Мы можем представить себе аппликатуру вот этого верховного сознания, мы можем себе представить его клавиатуру, на что там нажимать, какими пальцами и на какие нервные окончания давить. Но последствия этого нажима мы не можем себе представить, потому что иногда, проникнув в душу тирана, умудряешься вызвать слёзы, иногда — раскаяние, а иногда — бешеную злобу.

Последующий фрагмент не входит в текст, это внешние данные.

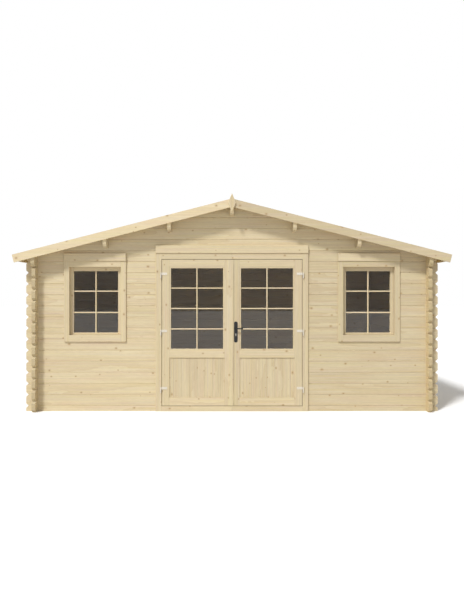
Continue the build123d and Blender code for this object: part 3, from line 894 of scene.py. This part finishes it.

Мне кажется, что с определённого уровня развития, когда человек находится у власти больше десяти лет (и лет довольно кризисных), он начинает с такой силой презирать всех людей вокруг себя, что в какое бы состояние — умильное, нервное, растроганное — он ни впал, это будет выражаться в действиях человеконенавистнических. К сожалению, предсказать эти результаты невозможно, поэтому лучше, по-моему, и не пытаться. Хотя вообще сделать такую серию книг или просто книгу «Рассказы для президента» собрать — это было бы очень интересно. Но я почему-то уверен, что никто не захочет.
«Недавно нашёл в Facebook картинку, — да, действительно есть такая картинка, — где Бунин говорит обо всём Серебряном веке в резких и точных, на мой взгляд, эпитетах, — совершенно не точных, ну ладно. — Например, Цветаева… — цитируются все эти гадости. — Там было много чего. Не согласен я, пожалуй, только по Андрееву. Ваше мнение? Бунин не принял модернистов?»
Да если бы только модернистов. Модернисты здесь как раз совершенно ни при чём. Бунин сам был модернистом (чего он, правда, конечно, не осознавал), такой модернист-архаист, двойственная фигура, пограничная фигура в русской литературе. Конечно, поздние рассказы Бунина, особенно «Тёмные аллеи» и все не вошедшие туда, типа «Три рубля», — это абсолютно модернистская проза: очень сжатая, динамичная, очень откровенная и, как писал Катаев, «очень раздвинувшая границы традиционной изобразительности». Это всё так. Он не принимал не то чтобы модернистов. Что, Горький уж ахти какой модернист? Да ничего подобного. Он не принимал вообще коллег, он был раздражительный, жёлчный человек.